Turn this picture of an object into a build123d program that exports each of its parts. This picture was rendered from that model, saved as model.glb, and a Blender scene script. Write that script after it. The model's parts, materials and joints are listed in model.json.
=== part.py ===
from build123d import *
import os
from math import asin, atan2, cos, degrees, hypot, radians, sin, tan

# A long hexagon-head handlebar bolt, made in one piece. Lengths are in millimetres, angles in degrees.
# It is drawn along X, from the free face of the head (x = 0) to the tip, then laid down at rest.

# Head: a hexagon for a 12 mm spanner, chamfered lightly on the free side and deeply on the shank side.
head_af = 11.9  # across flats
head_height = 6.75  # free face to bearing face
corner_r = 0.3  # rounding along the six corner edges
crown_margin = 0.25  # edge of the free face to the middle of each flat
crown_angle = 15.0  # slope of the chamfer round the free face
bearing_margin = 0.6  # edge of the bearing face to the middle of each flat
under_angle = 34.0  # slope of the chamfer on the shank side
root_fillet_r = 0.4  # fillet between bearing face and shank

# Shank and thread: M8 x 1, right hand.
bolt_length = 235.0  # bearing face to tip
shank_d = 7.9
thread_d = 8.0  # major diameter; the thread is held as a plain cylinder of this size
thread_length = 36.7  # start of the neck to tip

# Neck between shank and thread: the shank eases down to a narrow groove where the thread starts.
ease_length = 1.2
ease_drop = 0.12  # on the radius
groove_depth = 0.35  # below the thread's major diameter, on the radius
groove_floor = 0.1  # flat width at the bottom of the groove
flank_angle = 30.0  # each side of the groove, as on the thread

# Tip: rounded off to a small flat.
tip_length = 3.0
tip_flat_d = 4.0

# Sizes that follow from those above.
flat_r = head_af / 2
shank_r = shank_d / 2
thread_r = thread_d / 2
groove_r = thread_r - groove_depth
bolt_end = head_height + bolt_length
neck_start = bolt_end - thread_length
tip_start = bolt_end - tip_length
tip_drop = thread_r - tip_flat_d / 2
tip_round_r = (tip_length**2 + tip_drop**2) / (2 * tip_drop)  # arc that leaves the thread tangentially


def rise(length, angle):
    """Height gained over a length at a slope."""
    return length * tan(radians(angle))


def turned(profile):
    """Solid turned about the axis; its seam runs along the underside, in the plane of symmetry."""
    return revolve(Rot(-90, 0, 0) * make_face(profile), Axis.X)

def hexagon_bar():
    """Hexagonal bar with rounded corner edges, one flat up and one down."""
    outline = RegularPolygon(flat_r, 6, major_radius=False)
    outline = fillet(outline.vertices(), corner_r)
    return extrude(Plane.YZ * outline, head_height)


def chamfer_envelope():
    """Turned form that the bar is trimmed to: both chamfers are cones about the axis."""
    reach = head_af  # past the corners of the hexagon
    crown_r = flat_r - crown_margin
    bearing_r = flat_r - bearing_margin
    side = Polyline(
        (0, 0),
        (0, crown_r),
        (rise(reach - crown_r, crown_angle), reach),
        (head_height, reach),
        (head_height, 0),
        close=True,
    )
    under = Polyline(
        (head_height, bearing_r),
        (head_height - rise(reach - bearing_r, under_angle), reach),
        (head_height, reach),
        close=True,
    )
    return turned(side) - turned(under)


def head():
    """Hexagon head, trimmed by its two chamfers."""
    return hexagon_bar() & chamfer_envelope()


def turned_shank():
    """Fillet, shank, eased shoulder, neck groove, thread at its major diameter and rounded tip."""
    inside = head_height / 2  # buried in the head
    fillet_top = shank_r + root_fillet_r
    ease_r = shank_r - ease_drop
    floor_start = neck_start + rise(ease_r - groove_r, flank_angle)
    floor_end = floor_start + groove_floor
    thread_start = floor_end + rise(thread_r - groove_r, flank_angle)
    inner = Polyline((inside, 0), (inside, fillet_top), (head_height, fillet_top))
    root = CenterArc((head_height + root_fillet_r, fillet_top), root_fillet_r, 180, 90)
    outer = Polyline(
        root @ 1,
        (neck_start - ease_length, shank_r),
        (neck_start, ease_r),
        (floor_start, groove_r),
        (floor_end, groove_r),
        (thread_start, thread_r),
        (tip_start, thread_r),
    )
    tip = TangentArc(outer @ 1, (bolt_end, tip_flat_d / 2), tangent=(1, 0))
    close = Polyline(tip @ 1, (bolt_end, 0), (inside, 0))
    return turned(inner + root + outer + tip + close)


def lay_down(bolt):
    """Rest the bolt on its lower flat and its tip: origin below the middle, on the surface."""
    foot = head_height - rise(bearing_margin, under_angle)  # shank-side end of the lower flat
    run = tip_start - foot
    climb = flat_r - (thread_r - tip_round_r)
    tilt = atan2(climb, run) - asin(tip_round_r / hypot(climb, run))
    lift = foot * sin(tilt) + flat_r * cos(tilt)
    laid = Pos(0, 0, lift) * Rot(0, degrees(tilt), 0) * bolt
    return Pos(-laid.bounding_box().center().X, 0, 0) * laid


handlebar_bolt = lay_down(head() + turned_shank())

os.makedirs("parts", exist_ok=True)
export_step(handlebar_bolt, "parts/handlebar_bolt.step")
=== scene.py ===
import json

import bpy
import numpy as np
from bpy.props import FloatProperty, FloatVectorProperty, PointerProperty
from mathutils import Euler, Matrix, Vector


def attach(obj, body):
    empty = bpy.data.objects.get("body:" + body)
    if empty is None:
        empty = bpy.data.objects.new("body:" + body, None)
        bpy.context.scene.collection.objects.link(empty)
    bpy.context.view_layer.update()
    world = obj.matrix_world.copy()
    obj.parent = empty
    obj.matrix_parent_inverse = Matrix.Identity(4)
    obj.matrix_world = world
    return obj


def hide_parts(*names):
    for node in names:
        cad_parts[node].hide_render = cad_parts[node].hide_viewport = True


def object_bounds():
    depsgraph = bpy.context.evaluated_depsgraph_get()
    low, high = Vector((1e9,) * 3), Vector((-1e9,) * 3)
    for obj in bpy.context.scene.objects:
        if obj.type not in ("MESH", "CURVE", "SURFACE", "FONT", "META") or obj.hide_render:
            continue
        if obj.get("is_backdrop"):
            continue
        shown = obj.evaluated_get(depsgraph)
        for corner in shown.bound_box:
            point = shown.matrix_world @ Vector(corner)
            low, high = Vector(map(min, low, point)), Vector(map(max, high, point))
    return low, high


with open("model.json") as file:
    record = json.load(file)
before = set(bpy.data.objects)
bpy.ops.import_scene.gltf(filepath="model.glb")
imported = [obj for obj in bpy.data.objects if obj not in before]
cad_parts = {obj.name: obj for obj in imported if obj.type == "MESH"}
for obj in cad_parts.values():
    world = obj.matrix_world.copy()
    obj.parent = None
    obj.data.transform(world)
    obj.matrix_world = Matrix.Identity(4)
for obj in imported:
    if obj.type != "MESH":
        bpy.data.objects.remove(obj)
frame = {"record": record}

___

## AIM
Reproduce all of the material above word for word.

## COMPLETED EXERCISE
Turn this picture of an object into a build123d program that exports each of its parts. This picture was rendered from that model, saved as model.glb, and a Blender scene script. Write that script after it. The model's parts, materials and joints are listed in model.json.
=== part.py ===
from build123d import *
import os
from math import asin, atan2, cos, degrees, hypot, radians, sin, tan

# A long hexagon-head handlebar bolt, made in one piece. Lengths are in millimetres, angles in degrees.
# It is drawn along X, from the free face of the head (x = 0) to the tip, then laid down at rest.

# Head: a hexagon for a 12 mm spanner, chamfered lightly on the free side and deeply on the shank side.
head_af = 11.9  # across flats
head_height = 6.75  # free face to bearing face
corner_r = 0.3  # rounding along the six corner edges
crown_margin = 0.25  # edge of the free face to the middle of each flat
crown_angle = 15.0  # slope of the chamfer round the free face
bearing_margin = 0.6  # edge of the bearing face to the middle of each flat
under_angle = 34.0  # slope of the chamfer on the shank side
root_fillet_r = 0.4  # fillet between bearing face and shank

# Shank and thread: M8 x 1, right hand.
bolt_length = 235.0  # bearing face to tip
shank_d = 7.9
thread_d = 8.0  # major diameter; the thread is held as a plain cylinder of this size
thread_length = 36.7  # start of the neck to tip

# Neck between shank and thread: the shank eases down to a narrow groove where the thread starts.
ease_length = 1.2
ease_drop = 0.12  # on the radius
groove_depth = 0.35  # below the thread's major diameter, on the radius
groove_floor = 0.1  # flat width at the bottom of the groove
flank_angle = 30.0  # each side of the groove, as on the thread

# Tip: rounded off to a small flat.
tip_length = 3.0
tip_flat_d = 4.0

# Sizes that follow from those above.
flat_r = head_af / 2
shank_r = shank_d / 2
thread_r = thread_d / 2
groove_r = thread_r - groove_depth
bolt_end = head_height + bolt_length
neck_start = bolt_end - thread_length
tip_start = bolt_end - tip_length
tip_drop = thread_r - tip_flat_d / 2
tip_round_r = (tip_length**2 + tip_drop**2) / (2 * tip_drop)  # arc that leaves the thread tangentially


def rise(length, angle):
    """Height gained over a length at a slope."""
    return length * tan(radians(angle))


def turned(profile):
    """Solid turned about the axis; its seam runs along the underside, in the plane of symmetry."""
    return revolve(Rot(-90, 0, 0) * make_face(profile), Axis.X)

def hexagon_bar():
    """Hexagonal bar with rounded corner edges, one flat up and one down."""
    outline = RegularPolygon(flat_r, 6, major_radius=False)
    outline = fillet(outline.vertices(), corner_r)
    return extrude(Plane.YZ * outline, head_height)


def chamfer_envelope():
    """Turned form that the bar is trimmed to: both chamfers are cones about the axis."""
    reach = head_af  # past the corners of the hexagon
    crown_r = flat_r - crown_margin
    bearing_r = flat_r - bearing_margin
    side = Polyline(
        (0, 0),
        (0, crown_r),
        (rise(reach - crown_r, crown_angle), reach),
        (head_height, reach),
        (head_height, 0),
        close=True,
    )
    under = Polyline(
        (head_height, bearing_r),
        (head_height - rise(reach - bearing_r, under_angle), reach),
        (head_height, reach),
        close=True,
    )
    return turned(side) - turned(under)


def head():
    """Hexagon head, trimmed by its two chamfers."""
    return hexagon_bar() & chamfer_envelope()


def turned_shank():
    """Fillet, shank, eased shoulder, neck groove, thread at its major diameter and rounded tip."""
    inside = head_height / 2  # buried in the head
    fillet_top = shank_r + root_fillet_r
    ease_r = shank_r - ease_drop
    floor_start = neck_start + rise(ease_r - groove_r, flank_angle)
    floor_end = floor_start + groove_floor
    thread_start = floor_end + rise(thread_r - groove_r, flank_angle)
    inner = Polyline((inside, 0), (inside, fillet_top), (head_height, fillet_top))
    root = CenterArc((head_height + root_fillet_r, fillet_top), root_fillet_r, 180, 90)
    outer = Polyline(
        root @ 1,
        (neck_start - ease_length, shank_r),
        (neck_start, ease_r),
        (floor_start, groove_r),
        (floor_end, groove_r),
        (thread_start, thread_r),
        (tip_start, thread_r),
    )
    tip = TangentArc(outer @ 1, (bolt_end, tip_flat_d / 2), tangent=(1, 0))
    close = Polyline(tip @ 1, (bolt_end, 0), (inside, 0))
    return turned(inner + root + outer + tip + close)


def lay_down(bolt):
    """Rest the bolt on its lower flat and its tip: origin below the middle, on the surface."""
    foot = head_height - rise(bearing_margin, under_angle)  # shank-side end of the lower flat
    run = tip_start - foot
    climb = flat_r - (thread_r - tip_round_r)
    tilt = atan2(climb, run) - asin(tip_round_r / hypot(climb, run))
    lift = foot * sin(tilt) + flat_r * cos(tilt)
    laid = Pos(0, 0, lift) * Rot(0, degrees(tilt), 0) * bolt
    return Pos(-laid.bounding_box().center().X, 0, 0) * laid


handlebar_bolt = lay_down(head() + turned_shank())

os.makedirs("parts", exist_ok=True)
export_step(handlebar_bolt, "parts/handlebar_bolt.step")
=== scene.py ===
import json

import bpy
import numpy as np
from bpy.props import FloatProperty, FloatVectorProperty, PointerProperty
from mathutils import Euler, Matrix, Vector


def attach(obj, body):
    empty = bpy.data.objects.get("body:" + body)
    if empty is None:
        empty = bpy.data.objects.new("body:" + body, None)
        bpy.context.scene.collection.objects.link(empty)
    bpy.context.view_layer.update()
    world = obj.matrix_world.copy()
    obj.parent = empty
    obj.matrix_parent_inverse = Matrix.Identity(4)
    obj.matrix_world = world
    return obj


def hide_parts(*names):
    for node in names:
        cad_parts[node].hide_render = cad_parts[node].hide_viewport = True


def object_bounds():
    depsgraph = bpy.context.evaluated_depsgraph_get()
    low, high = Vector((1e9,) * 3), Vector((-1e9,) * 3)
    for obj in bpy.context.scene.objects:
        if obj.type not in ("MESH", "CURVE", "SURFACE", "FONT", "META") or obj.hide_render:
            continue
        if obj.get("is_backdrop"):
            continue
        shown = obj.evaluated_get(depsgraph)
        for corner in shown.bound_box:
            point = shown.matrix_world @ Vector(corner)
            low, high = Vector(map(min, low, point)), Vector(map(max, high, point))
    return low, high


with open("model.json") as file:
    record = json.load(file)
before = set(bpy.data.objects)
bpy.ops.import_scene.gltf(filepath="model.glb")
imported = [obj for obj in bpy.data.objects if obj not in before]
cad_parts = {obj.name: obj for obj in imported if obj.type == "MESH"}
for obj in cad_parts.values():
    world = obj.matrix_world.copy()
    obj.parent = None
    obj.data.transform(world)
    obj.matrix_world = Matrix.Identity(4)
for obj in imported:
    if obj.type != "MESH":
        bpy.data.objects.remove(obj)
frame = {"record": record}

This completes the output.